_Given problem_:
The data below holds a line containing "points = [vertex.co" and a line containing "bpy.context.scene.collection.objects.link(empty)"; please quote exactly those two lines and every line between them, and nothing else.

++++++

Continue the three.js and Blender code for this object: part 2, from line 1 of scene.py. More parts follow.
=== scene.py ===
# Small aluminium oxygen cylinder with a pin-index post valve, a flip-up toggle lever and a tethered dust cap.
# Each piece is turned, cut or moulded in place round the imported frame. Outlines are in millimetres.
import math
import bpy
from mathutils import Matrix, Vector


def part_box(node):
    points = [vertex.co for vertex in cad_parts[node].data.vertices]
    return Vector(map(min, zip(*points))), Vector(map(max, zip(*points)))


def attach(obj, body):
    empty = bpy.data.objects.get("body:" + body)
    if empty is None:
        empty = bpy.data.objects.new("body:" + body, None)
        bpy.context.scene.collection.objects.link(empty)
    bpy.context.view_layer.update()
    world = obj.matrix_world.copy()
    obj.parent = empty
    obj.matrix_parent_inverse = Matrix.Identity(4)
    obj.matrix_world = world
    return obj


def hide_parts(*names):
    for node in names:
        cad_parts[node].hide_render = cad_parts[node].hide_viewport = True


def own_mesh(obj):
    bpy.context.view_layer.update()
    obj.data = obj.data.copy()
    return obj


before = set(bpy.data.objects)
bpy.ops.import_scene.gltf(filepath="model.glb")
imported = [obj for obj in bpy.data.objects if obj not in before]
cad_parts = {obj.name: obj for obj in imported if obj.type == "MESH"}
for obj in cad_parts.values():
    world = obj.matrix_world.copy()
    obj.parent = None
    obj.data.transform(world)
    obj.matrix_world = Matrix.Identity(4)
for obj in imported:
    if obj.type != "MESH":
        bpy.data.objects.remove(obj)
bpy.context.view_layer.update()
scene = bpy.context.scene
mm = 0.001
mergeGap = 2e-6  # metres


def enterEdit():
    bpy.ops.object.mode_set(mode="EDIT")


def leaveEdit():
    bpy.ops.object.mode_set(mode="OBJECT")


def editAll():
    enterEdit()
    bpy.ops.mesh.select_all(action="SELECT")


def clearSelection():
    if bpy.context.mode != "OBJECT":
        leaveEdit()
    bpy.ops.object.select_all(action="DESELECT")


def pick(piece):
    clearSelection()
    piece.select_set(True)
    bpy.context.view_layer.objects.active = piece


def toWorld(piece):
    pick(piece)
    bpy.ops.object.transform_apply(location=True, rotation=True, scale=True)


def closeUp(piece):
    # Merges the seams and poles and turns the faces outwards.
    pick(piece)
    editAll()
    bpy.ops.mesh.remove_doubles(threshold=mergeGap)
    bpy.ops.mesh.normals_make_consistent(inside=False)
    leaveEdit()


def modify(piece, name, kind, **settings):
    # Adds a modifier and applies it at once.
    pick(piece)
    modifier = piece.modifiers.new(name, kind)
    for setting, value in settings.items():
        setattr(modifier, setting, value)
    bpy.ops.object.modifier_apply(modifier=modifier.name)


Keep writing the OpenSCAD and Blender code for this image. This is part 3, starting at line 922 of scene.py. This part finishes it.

++++++

_Full answer_:
    points = [vertex.co for vertex in cad_parts[node].data.vertices]
    return Vector(map(min, zip(*points))), Vector(map(max, zip(*points)))


def attach(obj, body):
    empty = bpy.data.objects.get("body:" + body)
    if empty is None:
        empty = bpy.data.objects.new("body:" + body, None)
        bpy.context.scene.collection.objects.link(empty)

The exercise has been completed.